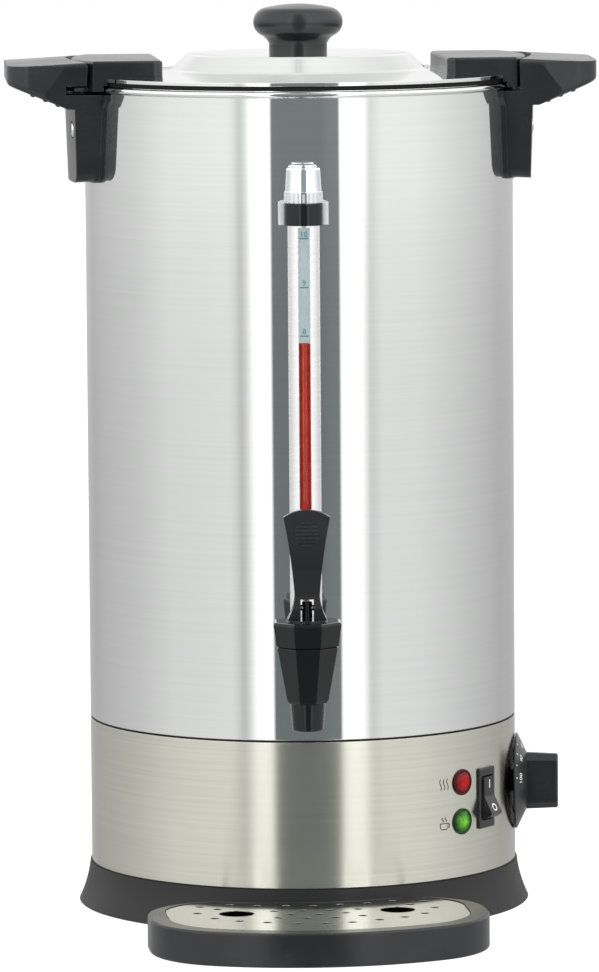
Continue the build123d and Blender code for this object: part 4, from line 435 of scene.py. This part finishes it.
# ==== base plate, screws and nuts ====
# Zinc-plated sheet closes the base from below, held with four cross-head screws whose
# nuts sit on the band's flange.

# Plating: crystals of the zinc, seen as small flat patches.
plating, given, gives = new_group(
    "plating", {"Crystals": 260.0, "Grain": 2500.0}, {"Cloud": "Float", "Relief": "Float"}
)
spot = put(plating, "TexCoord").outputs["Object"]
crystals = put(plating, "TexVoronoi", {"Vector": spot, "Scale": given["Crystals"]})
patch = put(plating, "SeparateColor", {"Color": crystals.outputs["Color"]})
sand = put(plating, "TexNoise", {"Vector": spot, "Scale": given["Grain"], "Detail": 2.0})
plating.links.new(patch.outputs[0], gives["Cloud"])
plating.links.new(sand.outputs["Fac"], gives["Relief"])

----

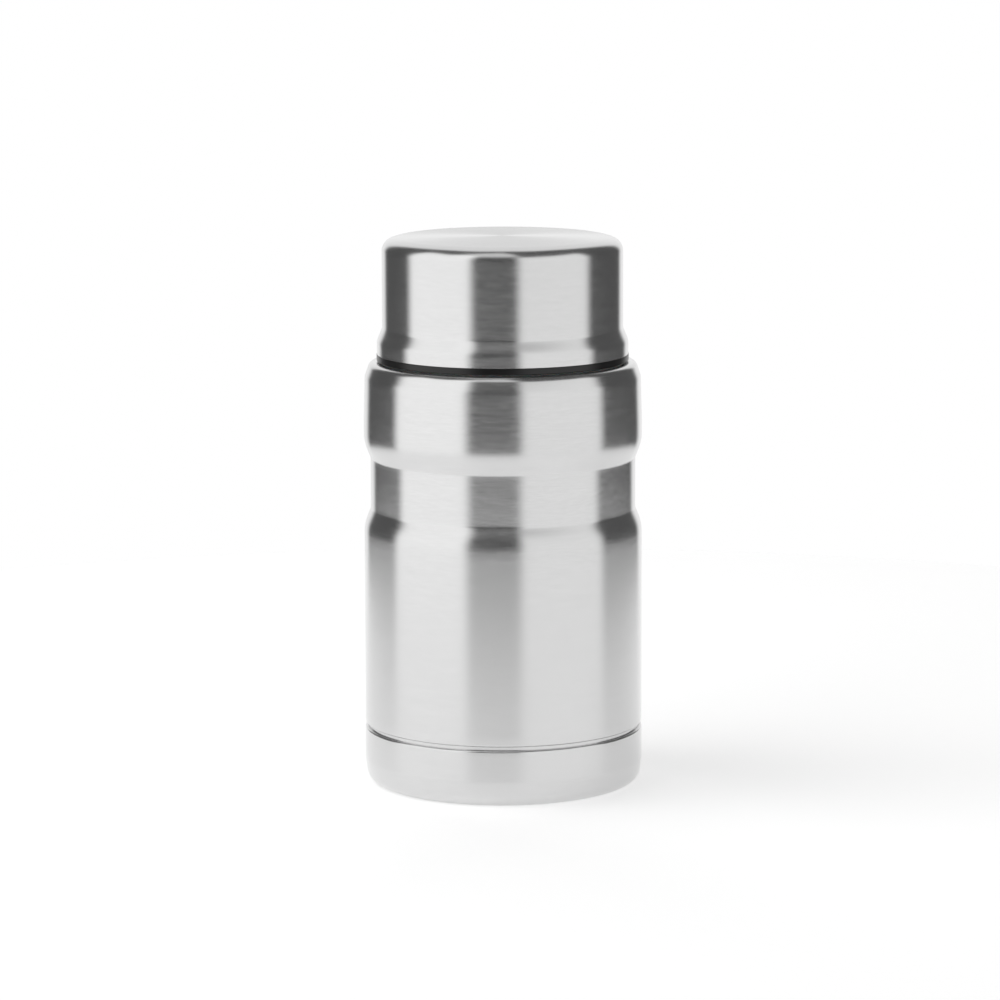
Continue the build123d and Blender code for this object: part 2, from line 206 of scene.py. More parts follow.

----

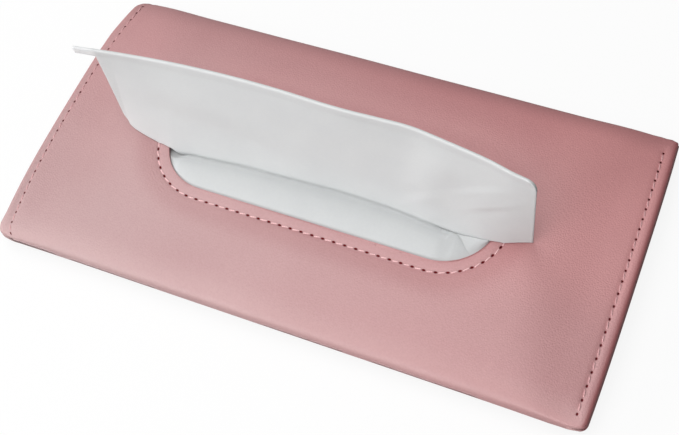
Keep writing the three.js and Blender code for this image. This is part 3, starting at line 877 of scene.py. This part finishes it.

----

# Problem statement
Retype the portion of the data above that starts on the line with "435 of scene.py. This part finishes it." and finishes on the line with "# nuts sit on the band's flange.", including both of those lines.

# Result of this exercise
Continue the build123d and Blender code for this object: part 4, from line 435 of scene.py. This part finishes it.
# ==== base plate, screws and nuts ====
# Zinc-plated sheet closes the base from below, held with four cross-head screws whose
# nuts sit on the band's flange.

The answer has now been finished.